* WHAT THE TASK ASKS *
Quote every line below exactly as it reads.

* SUPPLIED INFORMATION *
━━━━━━━━━━━━━━━━━━━━━━━━━━━━━━

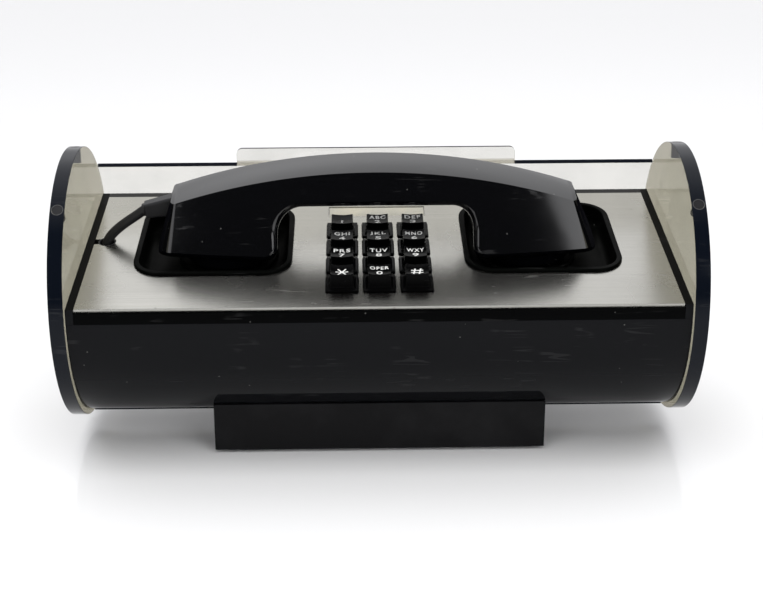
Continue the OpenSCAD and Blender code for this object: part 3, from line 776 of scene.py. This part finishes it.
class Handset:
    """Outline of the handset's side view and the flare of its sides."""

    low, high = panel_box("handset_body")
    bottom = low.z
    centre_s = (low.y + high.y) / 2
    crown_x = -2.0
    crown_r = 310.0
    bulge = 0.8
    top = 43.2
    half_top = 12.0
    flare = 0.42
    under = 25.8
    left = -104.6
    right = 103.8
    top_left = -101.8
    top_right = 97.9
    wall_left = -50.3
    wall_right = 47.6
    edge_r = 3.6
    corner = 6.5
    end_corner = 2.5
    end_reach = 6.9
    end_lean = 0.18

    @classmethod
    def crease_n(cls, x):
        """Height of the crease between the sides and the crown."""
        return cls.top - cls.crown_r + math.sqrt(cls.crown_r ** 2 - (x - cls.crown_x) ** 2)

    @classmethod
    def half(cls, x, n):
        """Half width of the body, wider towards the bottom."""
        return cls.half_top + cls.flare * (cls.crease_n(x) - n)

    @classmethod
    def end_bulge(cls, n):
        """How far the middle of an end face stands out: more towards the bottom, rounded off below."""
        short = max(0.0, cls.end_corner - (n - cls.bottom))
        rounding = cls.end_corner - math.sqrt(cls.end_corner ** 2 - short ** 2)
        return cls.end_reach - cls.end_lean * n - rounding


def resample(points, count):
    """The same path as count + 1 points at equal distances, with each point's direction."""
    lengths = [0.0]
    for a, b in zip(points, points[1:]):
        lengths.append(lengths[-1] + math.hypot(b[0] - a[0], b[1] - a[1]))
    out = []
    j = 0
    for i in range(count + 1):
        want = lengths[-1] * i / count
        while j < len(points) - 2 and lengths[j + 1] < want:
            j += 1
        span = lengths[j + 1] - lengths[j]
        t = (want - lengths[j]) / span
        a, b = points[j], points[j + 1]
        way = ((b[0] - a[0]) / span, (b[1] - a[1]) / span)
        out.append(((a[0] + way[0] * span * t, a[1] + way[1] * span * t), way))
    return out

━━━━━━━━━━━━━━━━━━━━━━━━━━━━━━

* COMPLETED TASK *
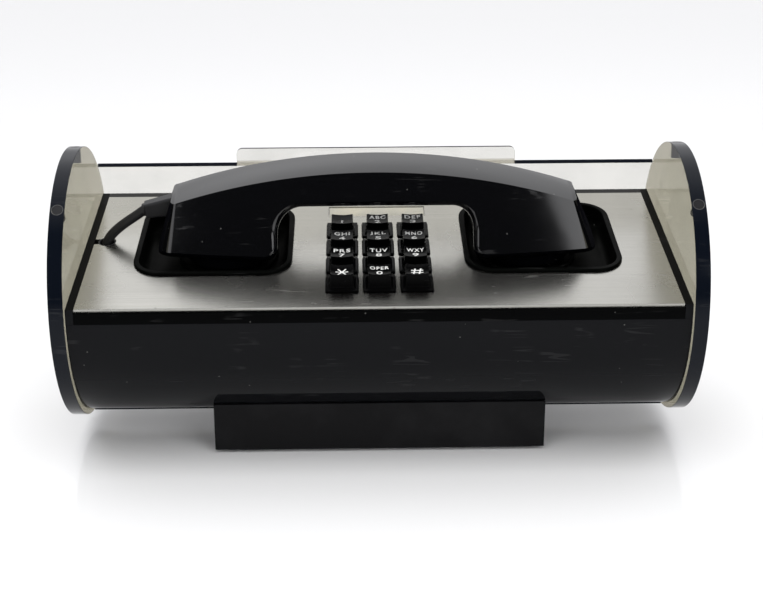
Continue the OpenSCAD and Blender code for this object: part 3, from line 776 of scene.py. This part finishes it.
class Handset:
    """Outline of the handset's side view and the flare of its sides."""

    low, high = panel_box("handset_body")
    bottom = low.z
    centre_s = (low.y + high.y) / 2
    crown_x = -2.0
    crown_r = 310.0
    bulge = 0.8
    top = 43.2
    half_top = 12.0
    flare = 0.42
    under = 25.8
    left = -104.6
    right = 103.8
    top_left = -101.8
    top_right = 97.9
    wall_left = -50.3
    wall_right = 47.6
    edge_r = 3.6
    corner = 6.5
    end_corner = 2.5
    end_reach = 6.9
    end_lean = 0.18

    @classmethod
    def crease_n(cls, x):
        """Height of the crease between the sides and the crown."""
        return cls.top - cls.crown_r + math.sqrt(cls.crown_r ** 2 - (x - cls.crown_x) ** 2)

    @classmethod
    def half(cls, x, n):
        """Half width of the body, wider towards the bottom."""
        return cls.half_top + cls.flare * (cls.crease_n(x) - n)

    @classmethod
    def end_bulge(cls, n):
        """How far the middle of an end face stands out: more towards the bottom, rounded off below."""
        short = max(0.0, cls.end_corner - (n - cls.bottom))
        rounding = cls.end_corner - math.sqrt(cls.end_corner ** 2 - short ** 2)
        return cls.end_reach - cls.end_lean * n - rounding


def resample(points, count):
    """The same path as count + 1 points at equal distances, with each point's direction."""
    lengths = [0.0]
    for a, b in zip(points, points[1:]):
        lengths.append(lengths[-1] + math.hypot(b[0] - a[0], b[1] - a[1]))
    out = []
    j = 0
    for i in range(count + 1):
        want = lengths[-1] * i / count
        while j < len(points) - 2 and lengths[j + 1] < want:
            j += 1
        span = lengths[j + 1] - lengths[j]
        t = (want - lengths[j]) / span
        a, b = points[j], points[j + 1]
        way = ((b[0] - a[0]) / span, (b[1] - a[1]) / span)
        out.append(((a[0] + way[0] * span * t, a[1] + way[1] * span * t), way))
    return out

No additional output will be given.